We can then do some timing comparisons:

> (time (let loop ((count 1000))
          (if (> count 0)
              (deposit:> a 100)
              (withdraw:> a 100)
              (loop (-1+ count))))))
==> 1054
> (time (let loop ((count 1000))
          (if (> count 0)
              (unchecked-deposit:> a 100)
              (unchecked-withdraw:> a 100)
              (loop (-1+ count))))))
==> 98
> (time (let loop ((count 10000))
          (if (> count 0)
              (deposit:> a 100)
              (withdraw:> a 100)
              (loop (-1+ count))))))
==> 13556
> (time (let loop ((count 10000))
          (if (> count 0)
              (unchecked-deposit:> a 100)
              (unchecked-withdraw:> a 100)
              (loop (-1+ count))))))
==> 1277

This shows that having those fairly simple checks in place consistantly increases the time required by an order of magnitude.

One advantage of lisp is that it is very easy to provide an alternative implementation that can turn the contract system into no-ops.

If we define the contract macros as:

(defmacro (contract-let bindings . body) \`,@body)

(defmacro (contract-requires condition . message) )

(defmacro (contract-ensures condition . message) )

(defmacro (contract-ensures-error error-message-pattern condition) )

then the timing becomes:

> (time (let loop ((count 1000))
          (if (> count 0)
              (deposit:> a 100)
              (withdraw:> a 100)
              (loop (-1+ count))))))
==> 140
> (time (let loop ((count 10000))
          (if (> count 0)
              (deposit:> a 100)
              (withdraw:> a 100)
              (loop (-1+ count))))))
==> 1664

That's just slightly more than without contracts.

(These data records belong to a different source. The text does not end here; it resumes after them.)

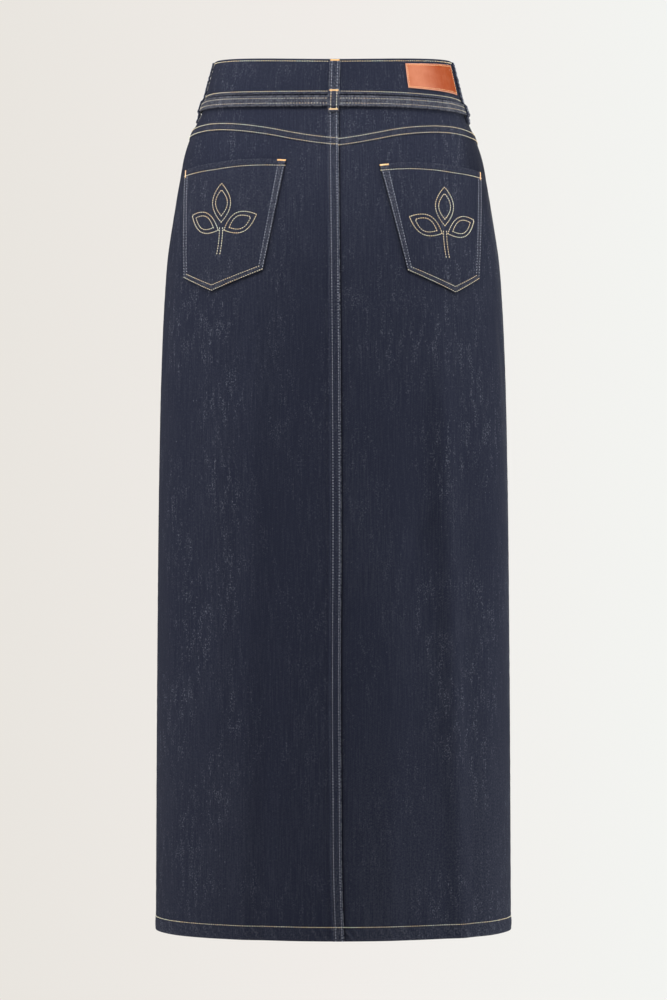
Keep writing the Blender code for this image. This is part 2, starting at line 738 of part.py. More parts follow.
def add_buckle():
    """A plain frame, tilted so that the belt runs under its front bar and over its back
    bar, and a prong that lies on the belt and on the front bar."""
    half = half_girth(np.array([BELT_LEVEL]))[0]
    level = belt_level(np.array([half]))[0]
    tall = BELT_HALF + FRAME_SIDE_CLEARANCE + FRAME_BAR
    tilt = BELT_THICK + GAP
    vertices = []
    for station in FRAME_STATIONS:
        out = BELT_STAND + tilt * (1 - station.along) / 2
        for bar, rise in FRAME_SECTION:
            across = half + station.along * (FRAME_REACH + bar * FRAME_BAR)
            height = level + station.up * (tall + bar * FRAME_BAR)
            place = at_same_turn(across, height, BELT_LEVEL)
            vertices.append(cloth_point(place, height, out + rise * FRAME_BAR))
    corners = len(FRAME_SECTION)
    faces = []
    for index in range(len(FRAME_STATIONS)):
        here = index * corners
        there = (index + 1) % len(FRAME_STATIONS) * corners
        for corner in range(corners):
            beside = (corner + 1) % corners
            faces.append((here + corner, there + corner, there + beside, here + beside))
    frame = add_object("belt_buckle", vertices, faces, METAL)
    round_edges = frame.modifiers.new("round_edges", "BEVEL")
    round_edges.width = FRAME_ROUND
    round_edges.segments = FRAME_ROUND_STEPS
    round_edges.limit_method = "ANGLE"
    face_outwards(frame)

    out = BELT_STAND + tilt + 2 * FRAME_BAR + GAP + PRONG_RADIUS
    start = cloth_point(half + PRONG_BACK, level, out)
    end = cloth_point(half - FRAME_REACH - FRAME_BAR - PRONG_OVERHANG, level, out)
    add_prong(start, end)


def face_outwards(item):
    shape = bmesh.new()
    shape.from_mesh(item.data)
    bmesh.ops.recalc_face_normals(shape, faces=shape.faces)
    shape.to_mesh(item.data)
    shape.free()


def add_prong(start, end):
    """A straight rod with narrowed ends."""
    axis = (end - start) / np.linalg.norm(end - start)
    upward = np.array([0.0, 0.0, 1.0])
    sideways = np.cross(axis, upward)
    sideways /= np.linalg.norm(sideways)
    angles = np.linspace(0.0, 2 * np.pi, PRONG_SIDES, endpoint=False)
    vertices = []
    for ring in PRONG_RINGS:
        middle = start + (end - start) * ring.part
        for angle in angles:
            spoke = np.cos(angle) * sideways + np.sin(angle) * upward
            vertices.append(middle + spoke * PRONG_RADIUS * ring.radius_part)
    faces = [tuple(range(PRONG_SIDES)), tuple(range(len(vertices) - PRONG_SIDES, len(vertices)))]
    for ring in range(len(PRONG_RINGS) - 1):
        low = ring * PRONG_SIDES
        high = low + PRONG_SIDES
        for side in range(PRONG_SIDES):
            following = (side + 1) % PRONG_SIDES
            faces.append((low + side, high + side, high + following, low + following))
    face_outwards(add_object("buckle_prong", vertices, faces, METAL))


def main():
    clear_objects()
    add_body()
    add_waistband()
    add_belt()
    add_loops()
    add_pocket("back_pocket_left", LEFT_MOUTH, LEFT_FOOT, True)
    add_pocket("back_pocket_right", RIGHT_MOUTH, RIGHT_FOOT, False)
    add_patch()
    add_button()
    add_buckle()


main()
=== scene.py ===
"""Looks of a long straight denim skirt, filled out as it is worn.

All cloth lies on one shared body surface. A place on it is given as a tailor would give it:
`across`, the distance over the cloth from the centre back (plus to the wearer's right), and
`height` above the middle of the waistband. `out` is the distance off that surface, along its
normal. Frame: metres, +Z up, origin in the middle of the waist, the skirt's back towards -Y.
"""

from __future__ import annotations

import logging
import math
from collections.abc import Callable, Sequence
from dataclasses import astuple, dataclass, field
from enum import Enum

import bpy
import numpy as np
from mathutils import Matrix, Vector

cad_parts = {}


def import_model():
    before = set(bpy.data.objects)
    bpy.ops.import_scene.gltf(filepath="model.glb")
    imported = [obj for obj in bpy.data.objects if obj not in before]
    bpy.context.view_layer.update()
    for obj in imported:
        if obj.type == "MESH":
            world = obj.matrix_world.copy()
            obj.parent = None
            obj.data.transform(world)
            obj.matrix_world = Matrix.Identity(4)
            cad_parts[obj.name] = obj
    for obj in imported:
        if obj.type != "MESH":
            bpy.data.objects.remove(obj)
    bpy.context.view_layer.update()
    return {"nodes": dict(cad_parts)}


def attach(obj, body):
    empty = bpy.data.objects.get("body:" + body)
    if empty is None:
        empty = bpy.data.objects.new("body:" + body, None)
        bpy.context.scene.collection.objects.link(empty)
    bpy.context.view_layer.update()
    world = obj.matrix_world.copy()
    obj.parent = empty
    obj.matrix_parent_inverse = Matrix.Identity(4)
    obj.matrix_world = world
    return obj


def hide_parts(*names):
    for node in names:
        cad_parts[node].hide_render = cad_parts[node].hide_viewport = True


LOG = logging.getLogger("denim_skirt")
Array = np.ndarray
Material = bpy.types.Material
Edge = Callable[[Array], Array]
Inputs = dict[object, object]
Colour = tuple[float, float, float]

# Walls, gaps and laps
GAP = 0.0003
TUCK = 0.0001
CLOTH = 0.0015
SEAM_RISE = 0.0011
SEAM_WIDTH = 0.0116
SEAM_SLOPE = 0.0014
TURN_SLOPE = 0.0020
EDGE_ROUND = 0.0009
GROOVE = 0.0009
GROOVE_DEPTH = 0.00022

# Waistband and belt
BAND_HALF = 0.0200
BAND_PROUD = 0.0015
SIDE_LIFT = 0.0048
BAND_OVERLAP = 0.0150
BAND_UNDERLAP = 0.0200
BELT_LEVEL = -0.0276
BELT_HALF = 0.0061
BELT_THICK = 0.0022
BELT_SAG = 0.0056
BELT_SIDE_RISE = 0.0012
BELT_STAND = SEAM_RISE + GAP
BUCKLE_REACH = 0.0110
BUCKLE_BAR = 0.0011

# Skirt
HEM = -0.9600
SIDE_SEAM_FORWARD = 0.0100
GUIDE_LEVEL = -0.0650


def smooth_step(value: Array) -> Array:
    """Smooth rise from 0 to 1 while the value goes from 0 to 1."""
    value = np.clip(value, 0.0, 1.0)
    return value * value * (3 - 2 * value)


def bump(distance: Array, spread: float) -> Array:
    """Bell curve: 1 at no distance, fading over the spread."""
    return np.exp(-((distance / spread) ** 2))


def ripple(place: Array, wavelength: float, phase: float) -> Array:
    """Uneven waves along a seam, as sewing pulls them.

    Args:
        place: Distance along the seam.
        wavelength: Mean length of a wave.
        phase: Where the pattern starts, so that no two seams match.

    Returns:
        Values between about -1 and 1.
    """
    turn = 2 * np.pi * place / wavelength
    drift = np.sin(0.31 * turn + 2.3 * phase) + 0.6 * np.sin(0.13 * turn + phase)
    swell = 0.65 + 0.35 * np.sin(0.19 * turn + 1.7 * phase)
    return swell * np.sin(turn + 1.4 * drift + phase)


def edge_drop(distance: Array, radius: float = EDGE_ROUND) -> Array:
    """How far a folded edge falls away within its radius."""
    inside = np.clip(1 - distance / radius, 0.0, 1.0)
    return radius * (1 - np.sqrt(1 - inside**2))


def lap_profile(distance: Array, width: float) -> Array:
    """1 on a lapped strip beside its edge, falling to 0 past its width."""
    return 1 - smooth_step((distance - width) / SEAM_SLOPE)


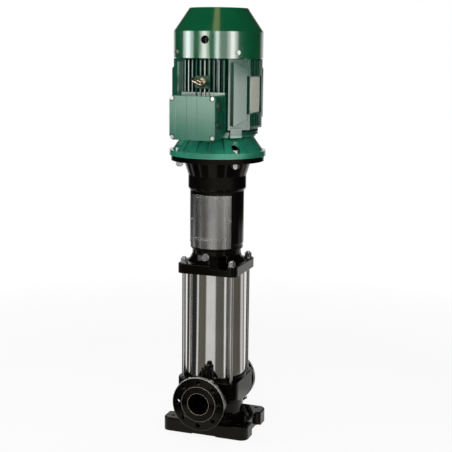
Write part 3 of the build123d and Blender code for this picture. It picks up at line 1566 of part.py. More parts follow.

The final version of the code chooses between the two sets of macro definitions based on whether or not the symbol **USE_CONTRACTS** is defined when GoLisp starts. By default it's undefined, so you incur minimal performance penalty , but also don't have contracts. You can run GoLisp with the command line flag -d "**USE_CONTRACTS**=1" which will have GoLisp install the functional version of the contract macros.